Guto Bebb is a member of the Welsh Affairs Select Committee, and is MP for Aberconwy.

What a rollercoaster ride!  The past few weeks have been exciting and infuriating in equal measure.  Whilst Scotlands ‘No’ vote is undoubtedly the result we all needed to ensure our continued fiscal stability, it has been achieved at a significant price.  Promises made in relation to ‘devo-max’ or even ‘Home Rule for Scotland’ were initially heavy on rhetoric, but light on detail.  However, the promises made in relation to the continuation of the funding formula which benefits Scotland to such an extent were clear and unambiguous.  They were also signed by all three party leaders with no consultation with Parliament.  This has left me, as a Welsh Conservative, feeling troubled.

In Wales, we have rebuilt the party to an extent that would not have been anticipated back in 1997, when the achievement of electing 14 Conservative Members from Welsh constituencies, which was the position during the landslide of 1983, appeared to be nothing more than a distant memory.  Not until 2005 did we re-gain any Welsh Conservative representation at Westminster, but we can now claim eight MPs.  We have had two successive Welsh Conservatives as Secretary of State for Wales.  Furthermore, in 2011, we became the official opposition in the Welsh Assembly for the first time since the establishment of our devolved legislature back in 1999.  This is real progress built on solid foundations and, whilst there is more to do, it compares well with Conservative representation in many English regions.
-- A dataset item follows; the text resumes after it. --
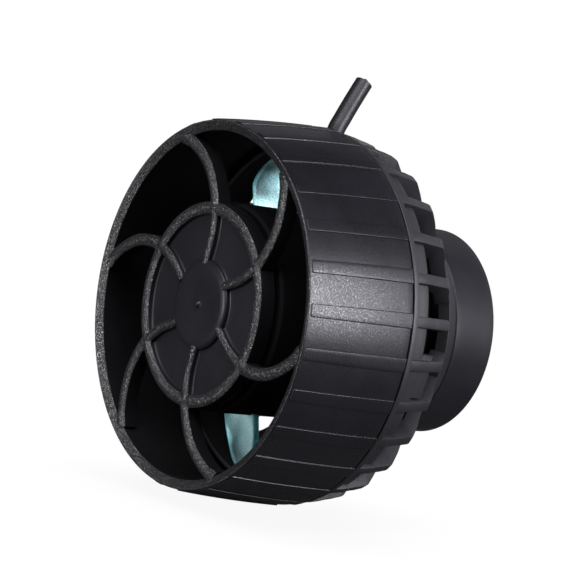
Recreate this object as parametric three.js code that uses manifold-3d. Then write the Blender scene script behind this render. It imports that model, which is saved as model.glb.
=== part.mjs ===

A key issue in Welsh politics is the issue of funding.  There is a cross party acceptance that the Barnett formula ignores the needs of Wales and, whilst our per capita spend appears generous, it is remarkably poor when compared on a needs basis with many parts of the United Kingdom – not least Scotland.  Back in 2010 Conservative Members of Parliament accepted that, whilst the funding formula for Wales needed to be looked at, the deficit was the main priority of the Coalition Government.  Despite the attempts to highlight this funding shortfall by Labour politicians in Wales, they gained little or no traction with the electorate.  Given their 13 years of inactivity on the issue how could they?  Plaid Cymru attempted to raise it, too – but there remains something slightly odd, in my view, about a party that now favours full independence arguing that Wales has a funding deficit when compared to the rest of the UK on a needs-based analysis.

It is my belief that our commitment to fiscal consolidation was understood by the Welsh electorate who showed their acceptance of our argument on funding by giving us further gains in the 2011 Welsh Assembly Elections.  However, the promises made recently have fundamentally changed the debate.  We, Conservative activists and elected members in Wales, have long argued that a fair funding formula can be achieved by a Conservative Government which has dealt with the deficit and balanced the books.  It is a mature position which is broadly accepted and understood by the Welsh electorate.  Some of the promises made as the polls narrowed in the referendum campaign appear to challenge this, and point to a change in policy towards Scotland.  As yet we do not know what this means for Wales.  My colleagues and I will be making a strong case for Wales and scrutinising any proposals for further devolution to Scotland.  After all, if we do not speak for Wales within the Union, then who will?